Written request:
Extract, unchanged, each line of the listing below from its first line through the line that contains "return Pos(*crystal_place) *", inclusive, and nothing else.

Input:
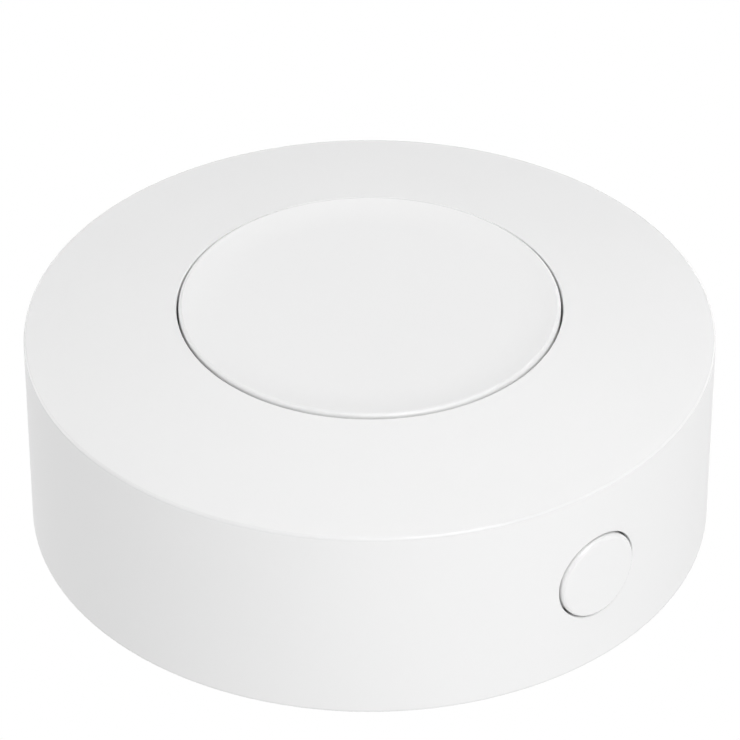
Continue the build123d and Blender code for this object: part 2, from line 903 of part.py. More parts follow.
def negative_contact():
    """Two leaves from one foot under the board, sprung down onto the cell's cap."""
    start_x = -leaf_run / 2
    points = [
        (start_x - leaf_foot, board_bottom_z - leaf_sheet),
        (start_x, board_bottom_z - leaf_sheet),
        (start_x + leaf_run, cell_top_z),
        (start_x + leaf_run + leaf_tip, cell_top_z),
        (start_x + leaf_run + leaf_tip * 2, cell_top_z + leaf_sheet),
    ]
    leaves = Part()
    for y in (-leaf_spacing / 2, leaf_spacing / 2):
        leaves += Pos(0, y) * leaf_strip(points, leaf_sheet, leaf_width)
    leaves += block(
        leaf_foot,
        leaf_spacing,
        board_bottom_z - leaf_sheet,
        board_bottom_z,
        start_x - leaf_foot / 2,
    )
    return Pos(0, cell_offset) * leaves


def radio_chip():
    chip = block(chip_size, chip_size, board_top_z, board_top_z + chip_height, *chip_place)
    return chamfer(chip.edges().group_by(Axis.Z)[-1], chip_bevel)


def crystal():
    can = block(crystal_width, crystal_length, board_top_z, board_top_z + crystal_height)
    return Pos(*crystal_place) * fillet(can.edges().filter_by(Axis.Z), crystal_round)


def antenna():
    """Printed meander along the far edge of the board."""
    edge_y = inner_radius - board_gap - antenna_edge - antenna_reach
    start_x = -antenna_turns * antenna_pitch / 2
    trace_shape = Sketch()
    for index in range(antenna_turns + 1):
        x = start_x + antenna_pitch * index
        trace_shape += Pos(x, edge_y) * Rectangle(antenna_line, antenna_reach)
    for index in range(antenna_turns):
        x = start_x + antenna_pitch * (index + 1 / 2)
        end = (antenna_reach - antenna_line) / 2 * (-1) ** index
        trace_shape += Pos(x, edge_y + end) * Rectangle(antenna_pitch + antenna_line, antenna_line)
    return Pos(0, 0, board_top_z) * extrude(trace_shape, antenna_sheet)


def small_parts(height, column_steps, back_steps, front_steps):
    """Chip parts beside the main switch, and in a row behind and in front of it."""
    places = [(column_x, column_pitch * step) for step in column_steps]
    places += [(row_pitch * step, row_y) for step in back_steps]
    places += [(row_pitch * step, -row_y) for step in front_steps]
    parts = []
    for place in places:
        parts.append(block(part_length, part_width, board_top_z, board_top_z + height, *place))
    return Compound(children=parts)


def board_capacitors():
    return small_parts(
        capacitor_height, capacitor_column_steps, capacitor_back_steps, capacitor_front_steps
    )


def board_resistors():
    return small_parts(
        resistor_height, resistor_column_steps, resistor_back_steps, resistor_front_steps
    )


pieces = {
    "housing": housing(),
    "main_button": main_button(),
    "side_button": side_button(),
    "base_cover": base_cover(),
    "foot_pad": foot_pad(),
    "battery_tray": battery_tray(),
    "tray_screws": tray_screws(),
    "circuit_board": circuit_board(),
    "main_switch_case": main_switch_case(),
    "main_switch_cover": main_switch_cover(),
    "main_switch_plunger": main_switch_plunger(),
    "main_switch_dome": main_switch_dome(),
    "main_switch_terminals": main_switch_terminals(),
    "side_switch_case": side_switch_case(),
    "side_switch_bracket": side_switch_bracket(),
    "side_switch_plunger": side_switch_plunger(),
    "side_switch_dome": side_switch_dome(),
    "side_switch_terminals": side_switch_terminals(),
    "cell_can": Pos(0, cell_offset) * cell_can(),
    "cell_gasket": Pos(0, cell_offset) * cell_gasket(),
    "cell_cap": Pos(0, cell_offset) * cell_cap(),
    "cell_filling": Pos(0, cell_offset) * cell_filling(),
    "positive_contact": positive_contact(),
    "negative_contact": negative_contact(),
    "radio_chip": radio_chip(),
    "crystal": crystal(),
    "antenna": antenna(),
    "board_capacitors": board_capacitors(),
    "board_resistors": board_resistors(),
}

os.makedirs("parts", exist_ok=True)
for name, piece in pieces.items():
    export_step(piece, f"parts/{name}.step")
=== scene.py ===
import json
import math

import bmesh
import bpy
from mathutils import Matrix, Vector


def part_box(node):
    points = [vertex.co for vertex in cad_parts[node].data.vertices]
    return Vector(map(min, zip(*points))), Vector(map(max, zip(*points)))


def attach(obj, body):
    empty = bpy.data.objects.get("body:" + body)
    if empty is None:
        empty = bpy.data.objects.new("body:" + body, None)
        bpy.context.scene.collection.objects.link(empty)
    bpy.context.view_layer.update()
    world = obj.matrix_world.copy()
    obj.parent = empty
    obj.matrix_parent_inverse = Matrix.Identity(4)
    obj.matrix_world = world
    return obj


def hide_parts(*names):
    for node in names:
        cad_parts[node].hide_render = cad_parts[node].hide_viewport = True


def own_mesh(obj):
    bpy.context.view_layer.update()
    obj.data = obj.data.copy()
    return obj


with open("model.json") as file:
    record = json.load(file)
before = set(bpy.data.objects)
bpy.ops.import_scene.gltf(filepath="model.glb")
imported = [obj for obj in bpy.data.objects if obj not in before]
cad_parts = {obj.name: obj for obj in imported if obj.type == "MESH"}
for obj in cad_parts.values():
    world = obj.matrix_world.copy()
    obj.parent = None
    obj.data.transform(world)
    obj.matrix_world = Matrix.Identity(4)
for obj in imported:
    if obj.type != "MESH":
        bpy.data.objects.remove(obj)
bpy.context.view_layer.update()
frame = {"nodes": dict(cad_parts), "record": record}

# Smart button: a round wireless push button with a second small button in its side wall.
# Metres, in the model's own frame. First the edges, levels and places that the finishes follow.
MM = 0.001
OUTER_RADIUS = 19.5 * MM
RIM_HEIGHT = 12.1 * MM
FOOT_EDGE_HEIGHT = 0.16 * MM
BUTTON_RADIUS = 10.76 * MM
DISH_RADIUS = 8.4 * MM
SIDE_BUTTON_RADIUS = 2.56 * MM
SIDE_BUTTON_HEIGHT = 6.15 * MM
SLOT_HALF_LENGTH = 6.0 * MM
SLOT_HALF_WIDTH = 1.0 * MM
CELL_CENTRE = (0, 1.8 * MM)
BOARD_BOTTOM = 9.9 * MM
BOARD_TOP = 10.7 * MM
CHIP_MARK = (-7.35 * MM, 3.2 * MM)
CHIP_MARK_RADIUS = 0.27 * MM
CHIP_PART_PITCH = 2.6 * MM
CHIP_PART_COLUMN = 4.95 * MM
CHIP_PART_ROWS_END = 3.7 * MM
CHIP_PART_LENGTH = 1.6 * MM
CHIP_PART_CAP = 0.3 * MM

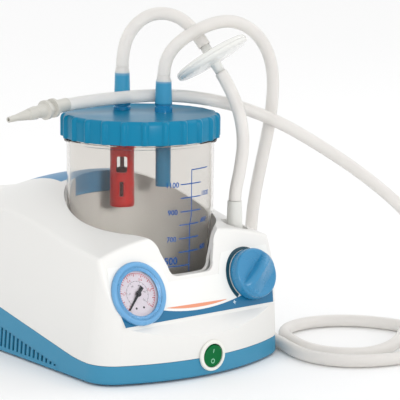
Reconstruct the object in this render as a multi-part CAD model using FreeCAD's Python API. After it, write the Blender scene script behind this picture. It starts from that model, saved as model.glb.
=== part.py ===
import FreeCAD, Part
import math
import os

from FreeCAD import Placement, Rotation, Vector

# Portable suction pump with a one-litre collection jar standing in a well at its front.
# Millimetres. +Z is up, the front panel faces -Y, and the origin is on the floor under the
# middle of the case.

# ---------------------------------------------------------------- driving dimensions
CASE_LENGTH = 350.0
CASE_HALF_WIDTH = 90.0
CASE_BOTTOM_Z = 1.5
CASE_WALL = 2.8
SIDE_DRAFT = 0.08            # inward lean of the side walls, per unit of height
FRONT_BOW_RADIUS = 171.0     # plan radius of the bowed front
FRONT_CORNER_RADIUS = 25.0
REAR_CORNER_RADIUS = 28.0
CASE_EDGE_RADIUS = 4.0
LOFT_TOP_Z = 150.0

FRONT_Y = -CASE_LENGTH / 2.0
REAR_Y = CASE_LENGTH / 2.0
JAR_Y = FRONT_Y + 91.5       # the jar stands behind the front panel, on the centre line

# top skin: two side ridges and a hump behind the jar, each a bell curve along Y
RIDGE_X = 82.0
RIDGE_LOW_Z = 92.0
RIDGE_RISE = 20.5
RIDGE_PEAK_Y = JAR_Y + 68.0
RIDGE_REACH = (85.0, 110.0)  # ahead of the peak, behind it
HUMP_LOW = 3.0
HUMP_RISE = 22.0
HUMP_PEAK_Y = JAR_Y + 60.0
HUMP_REACH = (110.0, 80.0)
CROWN_POWER = 2.5

# front face: a skirt, a sloping ledge above it and the inclined panel
SKIRT_TOP_Z = 33.0
PANEL_FOOT_Y = FRONT_Y + 13.5
PANEL_FOOT_Z = 42.5
PANEL_RUN = 20.0
PANEL_RISE = 53.0
PANEL_ANGLE = math.atan2(PANEL_RUN, PANEL_RISE)

# parting line between the white shell and the blue tray
SPLIT_FRONT_Z = 16.0
SPLIT_KNEE_Y = -123.5
SPLIT_SLOPE = 0.185
SPLIT_KNEE_RADIUS = 150.0
SPLIT_GROOVE = 0.3

VENT_PITCH = 5.7
VENT_WIDTH = 2.7
VENT_FIRST_Y = -94.5
VENT_COUNT = 42
VENT_BOTTOM_Z = 4.8
VENT_RECESS = 1.2
VENT_LINE_DROP = 13.8        # height of the plain band between parting line and vents

WELL_RADIUS = 59.5
WELL_FLOOR_Z = 24.0
WINDOW_SILL_Z = 74.5
WINDOW_HALF_WIDTH = 21.0

SCREW_POSTS = [(-77.0, -70.0), (77.0, -70.0), (-72.0, 128.0), (72.0, 128.0)]
FEET = [(-68.0, -118.0), (68.0, -118.0), (-66.0, 146.0), (66.0, 146.0)]
FOOT_RADIUS = 9.0

JAR_RADIUS = 57.2
JAR_FOOT_RADIUS = 54.3
JAR_WALL = 2.2
JAR_TOP_Z = 186.0
JAR_STEP_Z = 114.0

LID_RADIUS = 60.6
LID_TOP_Z = 191.0
LID_SKIRT_Z = 173.0
LID_RIB_COUNT = 24
LID_RIB_RADIUS = 2.3
LID_RIB_PHASE = 0.72           # turn of the first rib, as a share of the rib spacing

VACUUM_PORT = Vector(3.0, JAR_Y + 28.0, 0.0)
PATIENT_PORT = Vector(19.6, JAR_Y - 3.6, 0.0)
VACUUM_NOZZLE_TOP_Z = 219.0
PATIENT_NOZZLE_TOP_Z = 214.0
INLET_PORT = Vector(62.0, JAR_Y - 41.0, 0.0)
INLET_TOP_Z = 121.0
CAGE_BOTTOM_Z = 113.5
DROP_TUBE_BOTTOM_Z = 132.0

GAUGE_X = -54.5
GAUGE_Z = 66.7
KNOB_X = 54.5
KNOB_Z = 67.3
SWITCH_X = -1.5
SWITCH_Z = 16.6
SWITCH_AXIS = Vector(0, 1, 0)
SWITCH_TILT = 6.0              # lean of the rocker to either side of square, in degrees
ROCKER_PIVOT_Y = FRONT_Y + 0.4
FLANGE_PROUD = 2.0             # how far the switch and mains inlet flanges stand out

HANDLE_HALF_WIDTH = 38.0
HANDLE_FRONT_Y = JAR_Y + 59.0
HANDLE_REAR_Y = JAR_Y + 98.0
HANDLE_UNDERSIDE_Z = 120.5
POCKET_HALF_WIDTH = 34.0
POCKET_FRONT_Y = JAR_Y + 76.0
POCKET_REAR_Y = JAR_Y + 132.0
POCKET_FLOOR_Z = 88.0

INLET_X = 44.0               # mains inlet on the rear wall
INLET_Z = 34.0

HOSE_RADIUS = 5.0
HOSE_BORE = 3.0

MOTOR_X = -12.0              # middle of the lamination stack
MOTOR_Y = 92.0
MOTOR_Z = 46.0
CRANK_X = 34.0
CRANK_THROW = 5.0
ROD_LENGTH = 44.0
CYLINDER_BORE = 15.0
SHAFT_AXIS = Vector(1, 0, 0)
SHAFT_RADIUS = 3.0
ROTOR_RADIUS = 19.6
STATOR_BORE = 20.0
STACK_HALF = 17.0            # half thickness of the lamination stack
BRIDGE_XS = (MOTOR_X - STACK_HALF - 12, MOTOR_X + STACK_HALF + 12)
CYLINDER_AXIS = Vector(0, -1, 0)
BIG_END_Y = MOTOR_Y
SMALL_END_Y = MOTOR_Y - ROD_LENGTH
PISTON_LENGTH = 29.0
PISTON_SKIRT_Y = SMALL_END_Y + 11.0
CROWN_Y = PISTON_SKIRT_Y - PISTON_LENGTH
HEAD_Y = CROWN_Y - 6.6
MOUNT_SPOTS = [(MOTOR_X - 24, 8.0), (CRANK_X + 26, 8.0), (MOTOR_X - 24, 126.0),
               (CRANK_X + 26, 126.0)]

FILTER_CENTRE = Vector(54.0, -104.0, 232.0)
FILTER_AXIS = Vector(0.30, -0.47, -0.83).normalize()
FILTER_RADIUS = 31.0

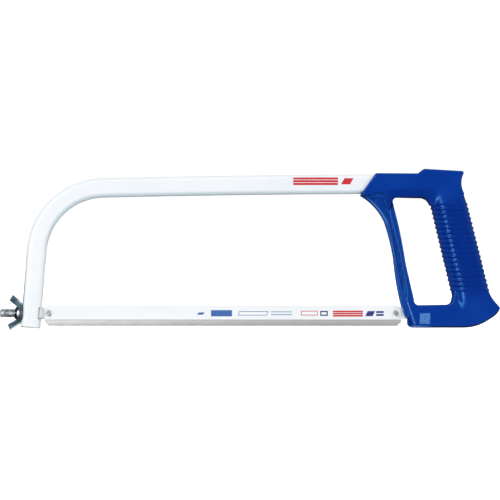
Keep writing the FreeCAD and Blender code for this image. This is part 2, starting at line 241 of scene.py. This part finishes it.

Full output:
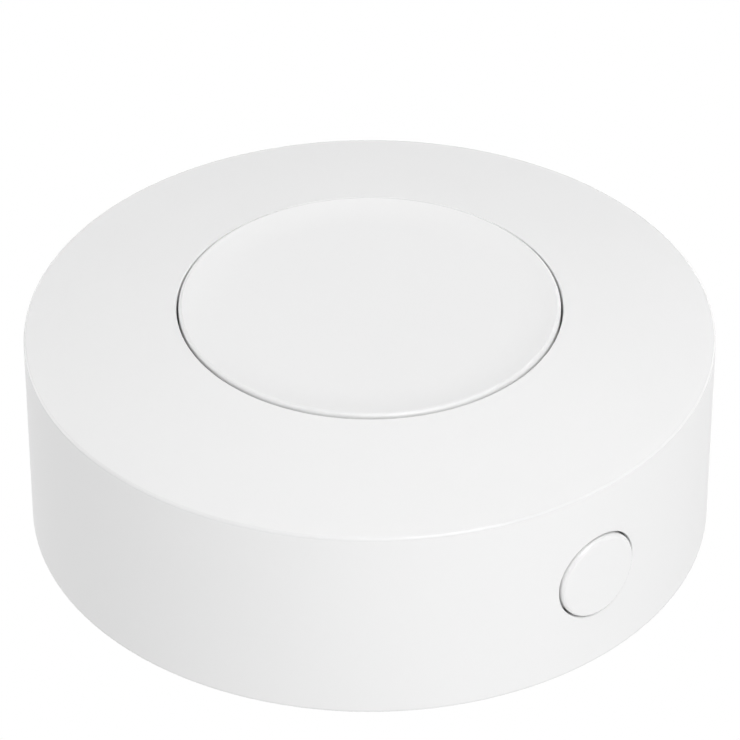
Continue the build123d and Blender code for this object: part 2, from line 903 of part.py. More parts follow.
def negative_contact():
    """Two leaves from one foot under the board, sprung down onto the cell's cap."""
    start_x = -leaf_run / 2
    points = [
        (start_x - leaf_foot, board_bottom_z - leaf_sheet),
        (start_x, board_bottom_z - leaf_sheet),
        (start_x + leaf_run, cell_top_z),
        (start_x + leaf_run + leaf_tip, cell_top_z),
        (start_x + leaf_run + leaf_tip * 2, cell_top_z + leaf_sheet),
    ]
    leaves = Part()
    for y in (-leaf_spacing / 2, leaf_spacing / 2):
        leaves += Pos(0, y) * leaf_strip(points, leaf_sheet, leaf_width)
    leaves += block(
        leaf_foot,
        leaf_spacing,
        board_bottom_z - leaf_sheet,
        board_bottom_z,
        start_x - leaf_foot / 2,
    )
    return Pos(0, cell_offset) * leaves


def radio_chip():
    chip = block(chip_size, chip_size, board_top_z, board_top_z + chip_height, *chip_place)
    return chamfer(chip.edges().group_by(Axis.Z)[-1], chip_bevel)


def crystal():
    can = block(crystal_width, crystal_length, board_top_z, board_top_z + crystal_height)
    return Pos(*crystal_place) * fillet(can.edges().filter_by(Axis.Z), crystal_round)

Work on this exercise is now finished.